## Short exercise
Give every line of the material again, exactly as written.

--- Source excerpt ---

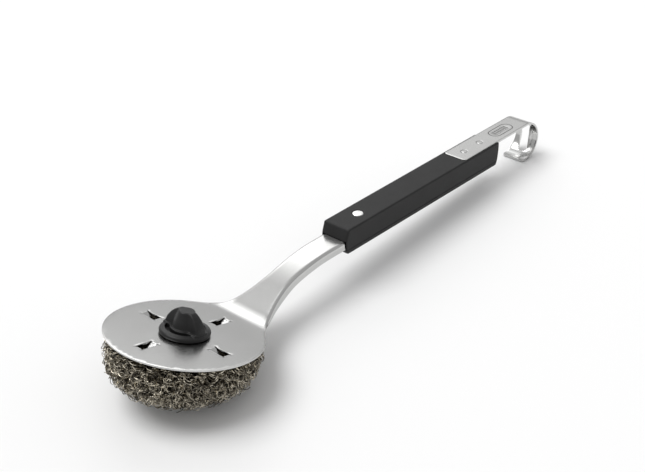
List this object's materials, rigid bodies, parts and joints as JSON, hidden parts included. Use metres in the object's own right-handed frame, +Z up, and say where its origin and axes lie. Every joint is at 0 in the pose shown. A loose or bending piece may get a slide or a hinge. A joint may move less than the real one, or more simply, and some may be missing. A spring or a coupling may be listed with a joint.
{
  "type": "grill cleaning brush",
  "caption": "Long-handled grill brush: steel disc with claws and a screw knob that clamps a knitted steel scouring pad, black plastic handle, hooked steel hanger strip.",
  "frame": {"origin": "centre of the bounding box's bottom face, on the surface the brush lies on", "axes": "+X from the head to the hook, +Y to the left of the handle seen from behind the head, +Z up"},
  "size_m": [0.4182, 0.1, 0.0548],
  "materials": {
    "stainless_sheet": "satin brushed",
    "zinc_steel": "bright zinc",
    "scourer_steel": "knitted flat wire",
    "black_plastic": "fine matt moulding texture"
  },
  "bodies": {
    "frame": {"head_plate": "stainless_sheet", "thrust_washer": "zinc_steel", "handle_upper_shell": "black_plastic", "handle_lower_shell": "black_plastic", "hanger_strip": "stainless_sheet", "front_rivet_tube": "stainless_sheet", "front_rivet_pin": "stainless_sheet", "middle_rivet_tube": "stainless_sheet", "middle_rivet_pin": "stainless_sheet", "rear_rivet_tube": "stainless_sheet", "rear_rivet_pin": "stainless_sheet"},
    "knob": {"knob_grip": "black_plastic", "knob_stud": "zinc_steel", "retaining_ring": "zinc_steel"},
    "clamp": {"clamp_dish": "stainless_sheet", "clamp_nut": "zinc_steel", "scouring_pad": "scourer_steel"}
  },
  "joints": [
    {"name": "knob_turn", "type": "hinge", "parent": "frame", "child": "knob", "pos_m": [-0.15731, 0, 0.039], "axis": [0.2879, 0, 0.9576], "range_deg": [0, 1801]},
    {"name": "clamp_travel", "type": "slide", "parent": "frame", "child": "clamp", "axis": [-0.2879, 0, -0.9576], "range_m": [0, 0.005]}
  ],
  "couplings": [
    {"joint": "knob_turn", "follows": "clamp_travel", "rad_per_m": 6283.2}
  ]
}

---

## Complete answer
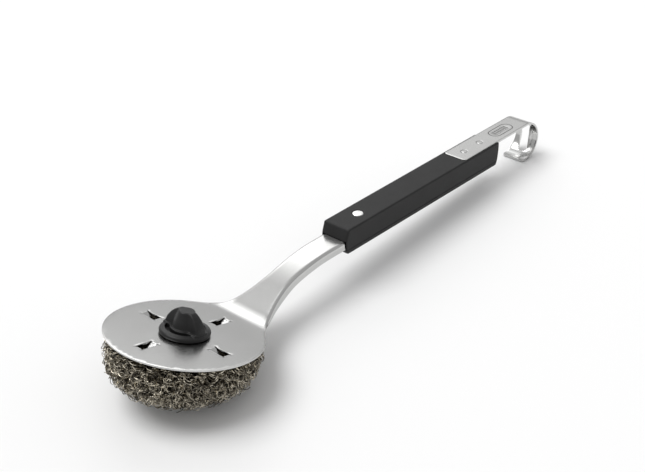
List this object's materials, rigid bodies, parts and joints as JSON, hidden parts included. Use metres in the object's own right-handed frame, +Z up, and say where its origin and axes lie. Every joint is at 0 in the pose shown. A loose or bending piece may get a slide or a hinge. A joint may move less than the real one, or more simply, and some may be missing. A spring or a coupling may be listed with a joint.
{
  "type": "grill cleaning brush",
  "caption": "Long-handled grill brush: steel disc with claws and a screw knob that clamps a knitted steel scouring pad, black plastic handle, hooked steel hanger strip.",
  "frame": {"origin": "centre of the bounding box's bottom face, on the surface the brush lies on", "axes": "+X from the head to the hook, +Y to the left of the handle seen from behind the head, +Z up"},
  "size_m": [0.4182, 0.1, 0.0548],
  "materials": {
    "stainless_sheet": "satin brushed",
    "zinc_steel": "bright zinc",
    "scourer_steel": "knitted flat wire",
    "black_plastic": "fine matt moulding texture"
  },
  "bodies": {
    "frame": {"head_plate": "stainless_sheet", "thrust_washer": "zinc_steel", "handle_upper_shell": "black_plastic", "handle_lower_shell": "black_plastic", "hanger_strip": "stainless_sheet", "front_rivet_tube": "stainless_sheet", "front_rivet_pin": "stainless_sheet", "middle_rivet_tube": "stainless_sheet", "middle_rivet_pin": "stainless_sheet", "rear_rivet_tube": "stainless_sheet", "rear_rivet_pin": "stainless_sheet"},
    "knob": {"knob_grip": "black_plastic", "knob_stud": "zinc_steel", "retaining_ring": "zinc_steel"},
    "clamp": {"clamp_dish": "stainless_sheet", "clamp_nut": "zinc_steel", "scouring_pad": "scourer_steel"}
  },
  "joints": [
    {"name": "knob_turn", "type": "hinge", "parent": "frame", "child": "knob", "pos_m": [-0.15731, 0, 0.039], "axis": [0.2879, 0, 0.9576], "range_deg": [0, 1801]},
    {"name": "clamp_travel", "type": "slide", "parent": "frame", "child": "clamp", "axis": [-0.2879, 0, -0.9576], "range_m": [0, 0.005]}
  ],
  "couplings": [
    {"joint": "knob_turn", "follows": "clamp_travel", "rad_per_m": 6283.2}
  ]
}